At the centre of the early proceedings at the Commission of Inquiry into Allegations of State Capture on Wednesday was the Financial Intelligence Centre Amendment (Fica) bill and how its proposed amendments were allegedly delayed so the Gupta family could launder money.
Former public enterprises minister Malusi Gigaba, who is implicated in dodgy dealings with Gupta brothers Ajay, Atul and Rajesh, continued with his testimony at the commission once again on Wednesday, after appearing two days ago.
During proceedings, evidence leader advocate Anton Myburgh questioned Gigaba about his role as a member of both Cabinet and the Justice, Crime Prevention and Security (JSCP) cluster of ministers in the process of passing the Fica amendments.
Money laundering claims
The matter stemmed from former Treasury deputy director-general Ismail Momoniat’s affidavit which raised a number of issues about the Fica bill – including how former president Jacob Zuma’s Cabinet allegedly failed to question its constitutionality.
Myburgh said that in his affidavit Momoniat alleges that the JCSP cluster minsters made attempts to change, delay and stop the Fica bill, further stating this was in order for the Gupta brothers and their associates to launder money and open a bank.
“The conclusion is that the failure to pass this bill would have been convenient for the Guptas and their associates’ attempts to launder money and in fact to buy a bank if it had been delayed, so that’s the conclusion, so I’m going ask Mr Gigaba to comment on this,” Myburgh told commission chairperson Deputy Chief Justice Raymond Zondo.
This is after Zondo asked why Gigaba, who gazetted the commencement dates of the bill when he was the minister of finance from March 2017 to February 2018, was being questioned on the matter.
The commission also heard how JSCP cluster chairperson Nosiviwe Mapisa-Nqakula informed the Cabinet in a letter sent through Parliament that Section 45(B) 1C of the bill, which deals with warrantless searches and seizures, was unconstitutional.
However, Gigaba told the commission he had no recollection of the letter.
The former minister also argued the delays, saying “there was nothing peculiar” as the Cabinet had every right to scrutinise legislation before passing it.
“What Minister Mapisa-Nqakula is suggesting here or was suggesting as the chairperson of the cluster in this letter was not that the Fica legislation be scrapped alltogether. She was saying there are issues we are concerned about… some of which were considered unconstitutional.
“South Africa has a Constitution and that Constitution is sovereign and overrides any other letter of law that exists in this country. The Cabinet has to ensure compliance with the Constitution when they adopt any legislation.
“In the South African instance, in most instances legislation originates from the Cabinet and therefore the Cabinet would exercise its mind with regards to any legislation and even reserves the right to repeal any existing legislation. Now if Mr Momoniat says he is not aware of an instance where the Cabinet decided to repeal existing legislation… he is lying,” Gigaba said.

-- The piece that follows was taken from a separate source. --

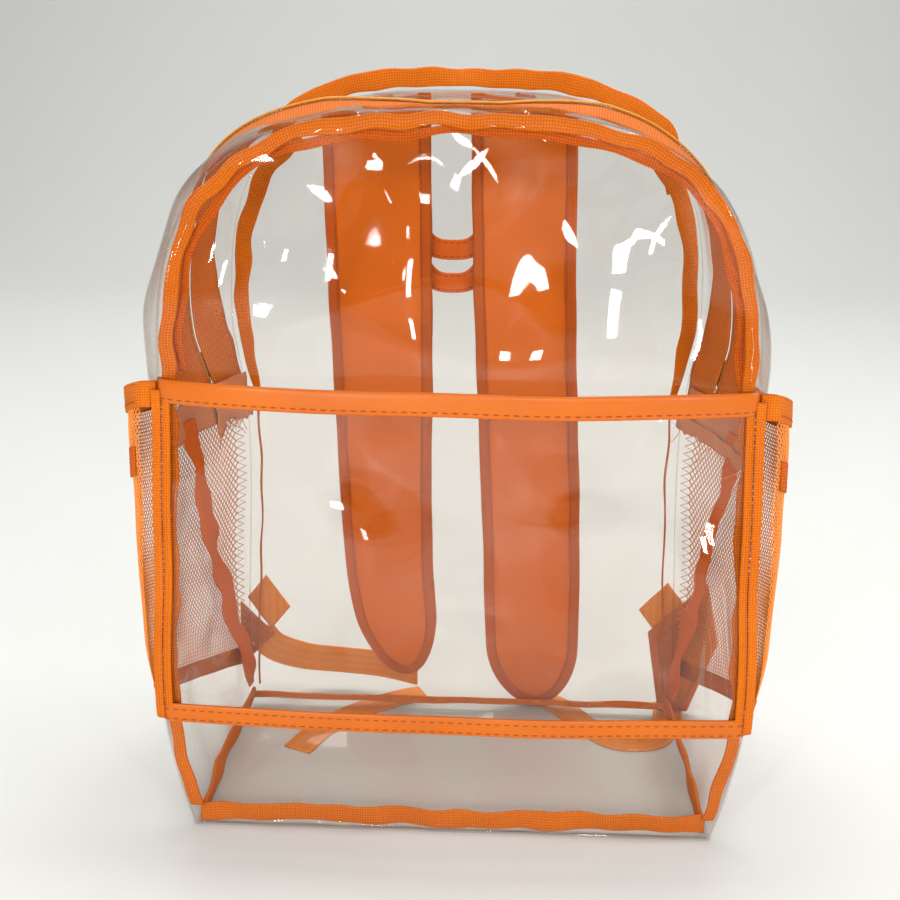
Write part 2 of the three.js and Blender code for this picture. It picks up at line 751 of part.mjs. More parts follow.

Gigaba pointed out that “what was necessary was the engagements on the issues being raised”.
“That is why in 2017 we facilitated discussions which then resolved concerns of those issues and then the [Fica] legislation was passed,” he said.
The former minister added that Parliament and the Cabinet was satisfied that the bill addressed the constitutional concerns.
He further dismissed Momoniat’s claim that he delayed passing amendments to the Fica bill to assist the Gupta brothers.
The Fica amendment bill was passed by Parliament in May 2016 and submitted for Zuma to sign on 13 June.
It was then signed into law in April 2017 following pressure from the Financial Action Task Force (FATF) – a France-based intergovernmental organisation that monitors compliance with anti money-laundering regulations and anti-terrorism.
The bill was intended to bolster the fight against global financial crime and improving the integrity of South Africa’s banking system.
It makes it harder for people involved in illegitimate activities or tax evasion to hide behind legal entities like shell companies and trusts.